Buddy’s human has been in that role, he said, for two weeks. Before that, Buddy had been a yard dog, permanently living in someone’s yard, with little-to-no training or socialization. The road back to full pet-hood is going to be long, loud, and bruising, and the guy already looks forlorn. The trainer is cool; she’s seen it all before, I guess. She cancels his appointment, makes sure he gets his money back for the lesson they never quite had. She sets up solo lessons for Buddy, at least at first, so they can work on the basics before re-introducing him to the exciting world of groups of dogs.

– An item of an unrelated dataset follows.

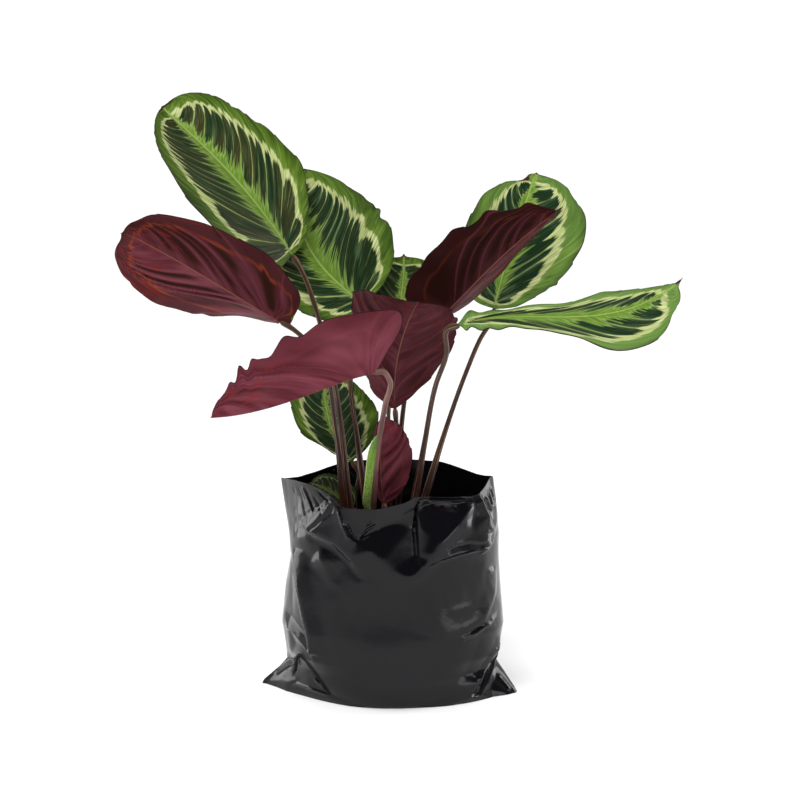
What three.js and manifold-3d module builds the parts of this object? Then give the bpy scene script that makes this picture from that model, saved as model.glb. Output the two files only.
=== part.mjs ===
// Potted calathea medallion: twelve leaves on their own stalks in a filled nursery bag.
// Millimetres, +Z up, origin at the middle of the bag's flat bottom, the viewer at -Y.
import * as THREE from "three";
import { mergeVertices } from "three/addons/utils/BufferGeometryUtils.js";
import Module from "manifold-3d";

const BLADE_THICK = 0.8;       // leaf blade, top face to underside
const RIB_AT_BASE = 1.5;       // extra depth of the midrib under the blade
const RIB_AT_TIP = 0.3;
const BASE_HALF = 1.9;         // half width of a blade where it leaves its stalk
const TIP_HALF = 0.6;
const STALK_GAP = 0.35;        // clear space between a stalk's end and its blade
const FOLD_RUN = 5;            // the fold beside the midrib is spread over this width
const BEND_STEPS = 24;         // a half blade's fold and curl are summed in this many steps
const LOBE_START = 0.12;       // a basal lobe starts at this share of the half width
const COLUMNS = [0, 0.07, 0.36, 0.7, 1];   // where a half blade is divided, midrib to margin
const SMALL_COLUMNS = [0, 0.12, 0.55, 1];
const SMALL_LEAF_ROWS = 20;
const RIB_SHARES = [1, 0.25];  // of the midrib's depth, at the midrib and one column beside it
const SMALL_RIB = 0.6;         // share of that depth on a small leaf
const WAVE_PHASES = [0.3, 0.7];            // where a margin's waves start, left and right
const WAVE_ENDS = 0.6;         // the waves grow from both ends of the blade by this power
const WAVE_SPREAD = 2.5;       // and from the midrib to the margin by this one

const STALK_SIDES = 8;
const STALK_STEP = 19;         // rings along a stalk are about this far apart
const STALK_FOOT = 130;
const STALK_UPRIGHT = 4;       // it stands upright until this far over the soil
const STALK_LEAD = 10;         // it runs straight into the blade's base from this far before it
const BLADE_LEAD = 8;          // and aims at a point of the midrib this far beyond it
const STALK_TAPER = 1.6;       // it is at its thinnest after 1 / this share of its length
const SHEATH_SWELL = 0.25;     // the leaf sheath widens the lower stalk by this share
const SHEATH_AT = 82;
const SHEATH_RUN = 32;
const JOINT_SWELL = 0.28;      // the joint that turns the blade to the light, just under it
const JOINT_AT = 7;
const JOINT_RUN = 6;
const NECK_END = 0.62;         // a stalk's end is drawn in to this share where it meets the midrib

const BAG_WALL = 1.2;
const BAG_FLOOR = 1.5;
const BAG_SIDES = 48;
const BAG_ROUNDNESS = 0.92;    // below 1 the bag is squarer than an ellipse, seen from above
const BAG_MM_PER_DEGREE = 1.6;
const BAG_FOLD_HEIGHT = 4;     // no crease reaches below this
const BOTTOM_ROUND = 4;
const EAR_WIDTH = 13;          // degrees to either side of the bottom seam's ends
const RIM_HEIGHT = 217;

const SOIL_CLEAR = 0.35;       // between the soil and the bag around it
const SOIL_TOP = 157;
const SOIL_RINGS = [0.84, 0.55, 0.22];
const SOIL_EDGE_DROP = 6;      // the soil's edge lies lower than its top, and this much further in
const SOIL_EDGE_INSET = 3;
const SOIL_DIP = 1;
const SOIL_CROWN = 3;
const SOIL_LUMPS = [{ high: 2.2, turn: 1.7, spin: 21 }, { high: 1.6, turn: 0.9, spin: -13 }];
const SOIL_FOOT_INSET = 1;
const HOLE_FLOOR = 129.7;
const HOLE_CLEAR = 0.9;
const HOLE_DEPTH = 60;
const HOLE_SIDES = 12;

const SURFACES = {
  leafTop: { color: "#2f5a22", roughness: 0.5 },
  leafUnder: { color: "#5a2f3b", roughness: 0.5 },
  youngLeaf: { color: "#6d7a2e", roughness: 0.5 },
  stalk: { color: "#4a3128", roughness: 0.6 },
  bag: { color: "#17181a", roughness: 0.25 },
  soil: { color: "#3a2a1e", roughness: 0.95 },
};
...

She tells him to go home, pour a glass of wine, chill. It was going to be OK. He looks like he really wants to believe her. And that he really wants that glass of wine.
It is genuinely touching.

During all of this, our little monster is perfect. Relatively. The bar for how we judge her behavior has lowered.

Sure, she still occasionally dashes off like she’d been shot out of a cannon toward another dog, but mostly she is focused. Focused on our faces, our voices, our instructions . . . but mostly on the little orange clicker we hold in one hand and the small, hard half-treat we hold between our fingers as we worked.

Sit. Click. Treat.

Stay. Click. Treat.

Leave it. Click. Treat.

She does it. She is trainable.

And the whirling dervish she returns to as she leaves the class? That’s just Jordan. It is who she is. But maybe, I dreamed, not for much longer.